Hampir setiap pengamat politik di seluruh dunia mengamati anomali yang terjadi di Amerika Serikat (AS) dengan segala tingkah polah yang dikeluarkan oleh kebijakan Trump. Heboh dan tidak dapat diprediksi atau bahkan menembus batas-batas nalar umum yang menjadi pijakan para pengamat, politisi bahkan bagi para mantan Presiden AS atas perilaku Trump baik di tingkat nasional maupun dunia internasional. Trump menjadi anomali di era dunia digital 2.0 yang sangat berpegang kepada kemajuan teknologi komputerisasi dan informasi melalui internet.
Beberapa pola pikir Trump yang menimbulkan keheranan salah satunya ketika salah satu senator yang juga mantan calon Presiden Mc Cain yang berasal dari partai Republik meninggal dunia. Mayoritas para politisi baik yang berasal dari partai Demokrat dan yang separtai dengan almarhum Mc Cain mengakui jasa-jasa dan kepiawaiannya selama menjalani jabatan senator. Terutama lagi Mc Cain adalah salah satu mantan angkatan bersenjata AS yang ikut terjun dalam perang Vietnam tahun 1960an namun tertangkap dan sempat disandera oleh tentara Vietcong sebelum berhasil dibebaskan. Namun uniknya, Trump justru mengatakan bahwa Mc Cain bukanlah Hero/Pahlawan negara, karena pernah tertangkap musuh. Menurut Trump, Hero tak akan bisa tertangkap sedangkan kalau berhasil ditangkap berarti tidaklah pantas disebut Hero dan malah tampak konyol.
Lain lagi urusan masalah Trump yang membangkitkan kembali sentimen hilangnya budaya warga “kulit putih” yang tergerus oleh kebudayaan para imigran yang dapat dilihat dari berbagai toko-toko dan kawasan di AS yang bernuansa dan berbahasa kaum imigran. Mereka merasa tidak mengenali negara mereka sendiri seperti yang ia ketahui dahulu. New York Times bahkan merilis bahwa tingkat kematian warga kulit putih yang berumur 30-40 tahun (Middle-aged) meningkat.

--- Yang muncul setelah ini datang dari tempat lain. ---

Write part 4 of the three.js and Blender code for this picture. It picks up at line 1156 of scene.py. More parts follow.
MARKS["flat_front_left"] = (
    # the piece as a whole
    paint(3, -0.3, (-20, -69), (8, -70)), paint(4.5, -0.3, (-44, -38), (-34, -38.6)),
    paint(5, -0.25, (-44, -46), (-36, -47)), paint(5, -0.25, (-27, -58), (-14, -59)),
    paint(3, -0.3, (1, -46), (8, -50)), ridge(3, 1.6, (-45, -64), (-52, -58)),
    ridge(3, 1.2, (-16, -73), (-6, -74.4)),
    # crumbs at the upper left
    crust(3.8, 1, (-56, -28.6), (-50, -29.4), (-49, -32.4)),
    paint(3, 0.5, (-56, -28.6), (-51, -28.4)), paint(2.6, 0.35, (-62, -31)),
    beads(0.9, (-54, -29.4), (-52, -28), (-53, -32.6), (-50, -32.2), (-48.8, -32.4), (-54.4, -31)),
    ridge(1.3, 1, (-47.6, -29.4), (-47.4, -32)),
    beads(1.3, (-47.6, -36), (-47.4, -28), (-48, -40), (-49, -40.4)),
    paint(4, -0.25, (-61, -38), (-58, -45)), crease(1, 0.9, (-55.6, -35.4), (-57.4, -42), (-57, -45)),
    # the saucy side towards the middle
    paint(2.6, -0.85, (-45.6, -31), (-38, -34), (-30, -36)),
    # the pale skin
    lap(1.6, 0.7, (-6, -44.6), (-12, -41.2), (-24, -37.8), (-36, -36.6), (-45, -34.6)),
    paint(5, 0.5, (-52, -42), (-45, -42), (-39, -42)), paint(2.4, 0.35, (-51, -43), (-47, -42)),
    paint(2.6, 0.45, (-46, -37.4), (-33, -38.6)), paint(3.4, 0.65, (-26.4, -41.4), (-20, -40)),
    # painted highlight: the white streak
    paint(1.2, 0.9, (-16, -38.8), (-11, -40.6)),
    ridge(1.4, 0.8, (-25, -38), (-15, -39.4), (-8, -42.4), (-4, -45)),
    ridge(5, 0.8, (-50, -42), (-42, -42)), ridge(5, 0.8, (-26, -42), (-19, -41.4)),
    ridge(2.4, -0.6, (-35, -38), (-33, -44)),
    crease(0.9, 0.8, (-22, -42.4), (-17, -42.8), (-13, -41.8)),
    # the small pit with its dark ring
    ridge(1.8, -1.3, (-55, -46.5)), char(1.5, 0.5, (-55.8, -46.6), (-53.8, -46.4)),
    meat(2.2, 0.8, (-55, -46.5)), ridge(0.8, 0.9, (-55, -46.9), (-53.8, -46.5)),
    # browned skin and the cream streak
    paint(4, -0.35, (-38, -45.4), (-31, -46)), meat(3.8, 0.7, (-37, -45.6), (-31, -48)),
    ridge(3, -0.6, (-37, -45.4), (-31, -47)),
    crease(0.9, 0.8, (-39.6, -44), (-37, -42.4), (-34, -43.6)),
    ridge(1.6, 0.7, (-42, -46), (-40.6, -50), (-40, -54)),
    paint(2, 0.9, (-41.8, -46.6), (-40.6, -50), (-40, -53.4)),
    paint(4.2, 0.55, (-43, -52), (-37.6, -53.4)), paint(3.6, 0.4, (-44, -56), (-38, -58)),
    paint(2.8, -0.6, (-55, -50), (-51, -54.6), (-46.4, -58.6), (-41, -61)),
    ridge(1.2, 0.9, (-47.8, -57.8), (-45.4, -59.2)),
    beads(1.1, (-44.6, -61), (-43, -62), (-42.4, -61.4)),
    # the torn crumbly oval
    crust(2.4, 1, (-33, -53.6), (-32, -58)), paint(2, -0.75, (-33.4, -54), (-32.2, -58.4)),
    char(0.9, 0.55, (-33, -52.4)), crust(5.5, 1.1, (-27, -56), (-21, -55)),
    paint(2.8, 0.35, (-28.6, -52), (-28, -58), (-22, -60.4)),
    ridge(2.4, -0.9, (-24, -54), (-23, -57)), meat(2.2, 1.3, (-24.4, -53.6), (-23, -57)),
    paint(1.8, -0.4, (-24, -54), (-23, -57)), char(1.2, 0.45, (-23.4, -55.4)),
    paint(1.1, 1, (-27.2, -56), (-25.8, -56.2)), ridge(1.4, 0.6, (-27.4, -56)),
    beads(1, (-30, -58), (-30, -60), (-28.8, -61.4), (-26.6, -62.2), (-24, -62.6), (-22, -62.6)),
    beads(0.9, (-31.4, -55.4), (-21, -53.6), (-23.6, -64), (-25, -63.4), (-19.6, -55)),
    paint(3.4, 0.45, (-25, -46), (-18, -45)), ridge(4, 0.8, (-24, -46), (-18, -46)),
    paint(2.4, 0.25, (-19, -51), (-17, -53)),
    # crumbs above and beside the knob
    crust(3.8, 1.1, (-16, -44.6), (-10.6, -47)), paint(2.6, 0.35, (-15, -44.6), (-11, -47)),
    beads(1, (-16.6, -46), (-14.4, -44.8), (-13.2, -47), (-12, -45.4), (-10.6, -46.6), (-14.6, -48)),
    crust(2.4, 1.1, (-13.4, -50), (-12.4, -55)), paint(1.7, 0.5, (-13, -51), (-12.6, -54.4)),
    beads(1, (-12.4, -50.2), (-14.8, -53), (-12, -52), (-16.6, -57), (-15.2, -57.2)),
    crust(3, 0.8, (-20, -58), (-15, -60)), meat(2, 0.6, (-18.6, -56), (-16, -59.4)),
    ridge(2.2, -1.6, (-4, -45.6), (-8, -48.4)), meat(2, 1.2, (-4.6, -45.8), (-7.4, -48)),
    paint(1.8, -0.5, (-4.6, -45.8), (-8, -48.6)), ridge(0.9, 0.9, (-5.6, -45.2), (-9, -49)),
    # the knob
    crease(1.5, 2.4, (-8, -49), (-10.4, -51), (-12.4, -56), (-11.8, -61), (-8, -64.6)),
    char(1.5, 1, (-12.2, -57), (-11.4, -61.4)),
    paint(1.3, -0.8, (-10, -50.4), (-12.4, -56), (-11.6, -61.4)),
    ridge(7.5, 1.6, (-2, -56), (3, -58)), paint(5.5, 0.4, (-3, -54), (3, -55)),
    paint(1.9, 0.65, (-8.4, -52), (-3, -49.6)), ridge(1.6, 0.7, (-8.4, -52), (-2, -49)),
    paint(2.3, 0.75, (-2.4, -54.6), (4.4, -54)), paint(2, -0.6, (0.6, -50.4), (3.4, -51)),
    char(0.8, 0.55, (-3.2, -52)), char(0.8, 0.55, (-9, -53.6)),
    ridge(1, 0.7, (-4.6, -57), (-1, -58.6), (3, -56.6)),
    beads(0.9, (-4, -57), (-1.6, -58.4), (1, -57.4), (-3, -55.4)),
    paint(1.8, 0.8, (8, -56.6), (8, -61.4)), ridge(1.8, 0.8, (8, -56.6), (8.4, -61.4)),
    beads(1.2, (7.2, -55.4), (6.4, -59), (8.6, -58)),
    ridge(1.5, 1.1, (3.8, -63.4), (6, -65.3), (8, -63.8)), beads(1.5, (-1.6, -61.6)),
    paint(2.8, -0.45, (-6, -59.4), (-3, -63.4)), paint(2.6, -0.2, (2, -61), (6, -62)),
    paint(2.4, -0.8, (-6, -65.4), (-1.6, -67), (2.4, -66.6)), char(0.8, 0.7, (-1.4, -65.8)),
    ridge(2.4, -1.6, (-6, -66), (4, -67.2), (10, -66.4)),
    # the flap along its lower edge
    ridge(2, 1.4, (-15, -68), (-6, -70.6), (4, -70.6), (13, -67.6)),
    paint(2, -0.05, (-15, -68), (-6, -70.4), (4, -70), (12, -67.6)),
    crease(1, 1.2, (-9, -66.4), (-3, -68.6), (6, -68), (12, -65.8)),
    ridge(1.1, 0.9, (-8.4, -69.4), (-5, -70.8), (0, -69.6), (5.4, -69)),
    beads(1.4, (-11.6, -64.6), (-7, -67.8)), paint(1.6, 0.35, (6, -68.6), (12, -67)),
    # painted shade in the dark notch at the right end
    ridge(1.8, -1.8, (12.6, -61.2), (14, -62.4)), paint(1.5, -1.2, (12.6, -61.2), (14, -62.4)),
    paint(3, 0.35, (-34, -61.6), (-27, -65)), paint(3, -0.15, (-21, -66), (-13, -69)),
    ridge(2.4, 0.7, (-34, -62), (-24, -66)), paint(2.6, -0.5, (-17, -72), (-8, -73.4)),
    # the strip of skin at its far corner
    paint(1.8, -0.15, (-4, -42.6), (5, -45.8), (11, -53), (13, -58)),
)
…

Oleh sebab itu Trump menegaskan untuk mengembalikan pekerjaan ke tangan para kulit putih dan menekan para imigran agar tidak dapat masuk ke dalam wilayah AS. Semua industri Manufaktur harus dihidupkan kembali di tanah AS yang sebelumnya menjadi mata pencaharian warga kulit putih yang bekerja sebagai buruh kerah biru. Bahkan dengan keras Trump menyatakan bangsa AS telah dirampok oleh negara lain yaitu China dan Jepang dengan menikmati keuntungan perdagangan. Hal ini mendorong kebijakan AS sungguh membuat protes dan keluhan dari dalam dan luar negeri AS.

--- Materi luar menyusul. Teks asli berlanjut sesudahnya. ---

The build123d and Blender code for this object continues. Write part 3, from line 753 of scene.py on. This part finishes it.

Mendorong kita untuk berpikir apakah Trump merupakan pemimpin yang terpilih karena sebuah kesalahan ataukah justru ia merupakan sosok yang diidam-idamkan oleh mayoritas kulit putih di AS secara diam-diam dan disimpan di dalam hati. Sungguh memberikan keheranan terutama bagi kita yang telah lama menerima citra AS sebagai patokan negara demokrasi yang sudah meninggalkan permasalahan yang bersifat primordial yaitu warna kulit, etnis, ras dan agama untuk dijadikan sandaran untuk menjelaskan ketidak adilan atau situasi ekonomi yang tidak menguntungkan. Terutama lagi AS telah menjadi negara yang tingkat perkembangan teknologinya telah memasuki dunia ekonomi 2.0 serba digital.
Tak dapat dipungkiri, perekonomian AS terbukti mengalami pertumbuhan dan perbaikan dibandingkan sebelumnya. Banyak industri manufaktur yang merekrut banyak pekerja hidup kembali dan memperkuat dukungan dari masyarakat AS kulit putih. Tentu masing-masing kita memiliki sudut pandang dan pemahaman yang berbeda dalam menyikapi fenomena yang terjadi di AS dewasa ini. Namun dalam pandangan pribadi, saya melihat AS mengalami zaman dimana ia menciptakan dunia yang berkecepatan tinggi, namun akhirnya ia pun kelelahan dan tidak dapat mengendalikan atau mengimbangi kecepatan yang telah diciptakan olehnya sendiri. Hingga akhirnya ketika para pengikutnya (Orang/negara) justru berada di depannya, maka ia menuduh terjadi kecurangan dan ketidak adilan yang ditimbulkan oleh pengikutnya tersebut. Di saat kondisi telah sedemikian rupa, maka diperlukan sosok yang sedikit gila dan dengan lantang mengutarakan segala yang tabu demi melawan keterpurukan yang terjadi, dan di situlah Trump diperlukan. Wallahualam bishawab.